The inertial navigation system may be mechanized in either a gimbaled or strapdown configuration. In a gimbaled inertial navigation system, the accelerometers and gyros are mounted on a gimbaled platform to isolate the sensors from the rotations of the vehicle, and to keep the measurements and navigation calculations in a stabilized navigation coordinated frame. Possible navigation frames include earth centered inertial (ECI), earth-centered-earth-fix (ECEF), locally level with axes in the directions of north, east, down (NED), and locally level with a wander azimuth. In a strapdown inertial navigation system, the inertial sensors are rigidly mounted to the vehicle body frame, and a coordinate frame transformation matrix (analyzing platform) is used to transform the body-expressed acceleration and rotation measurements to a navigation frame to perform the navigation computation in the stabilized navigation frame. Gimbaled inertial navigation systems can be more accurate and easier to calibrate than strapdown inertial navigation systems. Strapdown inertial navigation systems can be subjected to higher dynamic conditions (such as high turn rate maneuvers) which can stress inertial sensor performance. However, with the availability of newer gyros and accelerometers, strapdown inertial navigation systems are becoming the predominant mechanization due to their low cost and reliability.

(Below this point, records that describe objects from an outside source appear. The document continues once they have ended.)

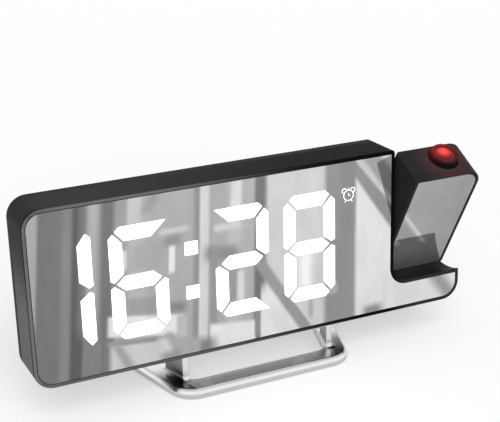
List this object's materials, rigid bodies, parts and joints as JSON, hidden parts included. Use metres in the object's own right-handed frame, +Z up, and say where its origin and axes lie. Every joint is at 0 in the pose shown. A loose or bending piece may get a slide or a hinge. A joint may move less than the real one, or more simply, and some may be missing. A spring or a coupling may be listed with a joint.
{
  "type": "projection alarm clock",
  "caption": "Mirror-faced digital alarm clock with a tilting time projector at one end, on a flat ring-shaped metal stand.",
  "frame": {"origin": "on the table, under the middle of the whole clock's bounding box", "axes": "+X to the right as seen from the front, +Y to the back, +Z up"},
  "size_m": [0.192, 0.0576, 0.0888],
  "materials": {
    "housing": "gloss black",
    "back": "fine satin texture",
    "mirror": "tinted mirror",
    "lit": "white, lit from behind",
    "diffuser": "translucent white",
    "board": "green solder mask",
    "led": "clear resin on a white base",
    "lamp": "red resin",
    "brass": "machined",
    "steel": "bright",
    "component": "moulded",
    "keys": "satin",
    "bush": "self-lubricating plastic",
    "focus": "satin black with a fine knurl",
    "lens": "polished",
    "stand": "satin silver",
    "pads": "soft"
  },
  "bodies": {
    "clock": {"main_housing": "housing", "rear_cover": "back", "battery_door": "back", "mirror_panel": "mirror", "lit_segments": "lit", "alarm_symbol": "lit", "segment_diffusers": "diffuser", "reflector_tray": "diffuser", "display_board": "board", "main_board": "board", "segment_leds": "led", "board_standoffs": "brass", "housing_screws": "steel", "board_screws": "steel", "battery_door_screw": "steel", "stand_screws": "steel", "spring_washer": "steel", "power_socket": "steel", "crystal": "steel", "coin_cell": "steel", "board_header": "component", "clock_chip": "component", "tact_switches": "component", "buzzer": "component", "cell_holder": "component", "hinge_bush": "bush", "stand": "stand", "foot_pads": "pads"},
    "projector": {"arm_shell": "housing", "arm_cover": "back", "arm_screws": "steel", "arm_mirror": "mirror", "lens_barrel": "component", "optics_holder": "component", "condenser_lens": "lens", "time_slide": "lens", "lamp_board": "board", "projection_lamp": "lamp", "cooling_block": "steel", "hinge_shaft": "steel", "retaining_clip": "steel"},
    "focus": {"focus_ring": "focus", "projection_lens": "lens"},
    "key_set": {"key_set": "keys"},
    "key_up": {"key_up": "keys"},
    "key_down": {"key_down": "keys"},
    "key_alarm": {"key_alarm": "keys"},
    "key_snooze": {"key_snooze": "keys"},
    "key_light": {"key_light": "keys"}
  },
  "joints": [
    {"name": "projector_tilt", "type": "hinge", "parent": "clock", "child": "projector", "pos_m": [0.0626, -0.00494, 0.05325], "axis": [1, 0, 0], "range_deg": [-119, 60]},
    {"name": "focus_turn", "type": "hinge", "parent": "projector", "child": "focus", "pos_m": [0.0818, -0.01985, 0.08391], "axis": [0, -0.4399, 0.898], "range_deg": [-120, 120]},
    {"name": "key_set_press", "type": "slide", "parent": "clock", "child": "key_set", "axis": [0, -0.9982, 0.0593], "range_m": [0, 0.0005], "stiffness_N_per_m": 300, "springref_m": -0.001},
    {"name": "key_up_press", "type": "slide", "parent": "clock", "child": "key_up", "axis": [0, -0.9982, 0.0593], "range_m": [0, 0.0005], "stiffness_N_per_m": 300, "springref_m": -0.001},
    {"name": "key_down_press", "type": "slide", "parent": "clock", "child": "key_down", "axis": [0, -0.9982, 0.0593], "range_m": [0, 0.0005], "stiffness_N_per_m": 300, "springref_m": -0.001},
    {"name": "key_alarm_press", "type": "slide", "parent": "clock", "child": "key_alarm", "axis": [0, -0.9982, 0.0593], "range_m": [0, 0.0005], "stiffness_N_per_m": 300, "springref_m": -0.001},
    {"name": "key_snooze_press", "type": "slide", "parent": "clock", "child": "key_snooze", "axis": [0, -0.9982, 0.0593], "range_m": [0, 0.0005], "stiffness_N_per_m": 300, "springref_m": -0.001},
    {"name": "key_light_press", "type": "slide", "parent": "clock", "child": "key_light", "axis": [0, -0.9982, 0.0593], "range_m": [0, 0.0005], "stiffness_N_per_m": 300, "springref_m": -0.001}
  ]
}
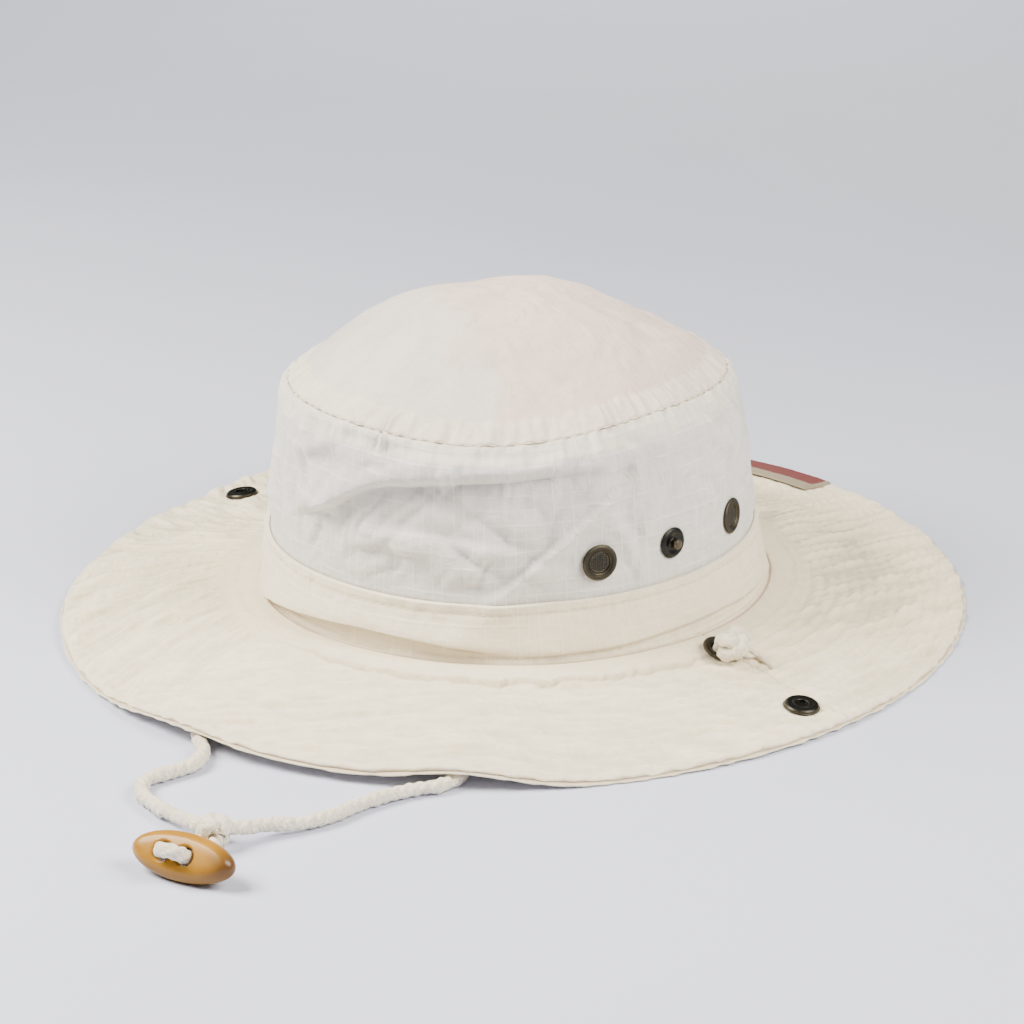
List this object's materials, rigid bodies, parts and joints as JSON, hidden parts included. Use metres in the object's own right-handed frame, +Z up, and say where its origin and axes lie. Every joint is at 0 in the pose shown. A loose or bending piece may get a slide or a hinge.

Inertial navigation systems in principle permit pure autonomous operation and output continuous position, velocity, and attitude data of vehicle after initializing the starting position and initiating an alignment procedure. In addition to autonomous operation, other advantages of inertial navigation system include the full navigation solution and wide bandwidth. However, an inertial navigation system is expensive and subject to drift over an extended period of time. It means that the position error increases with time. This error propagation characteristic is primarily caused by its inertial sensor error sources, such as gyro drift, accelerometer bias, and scale factor errors.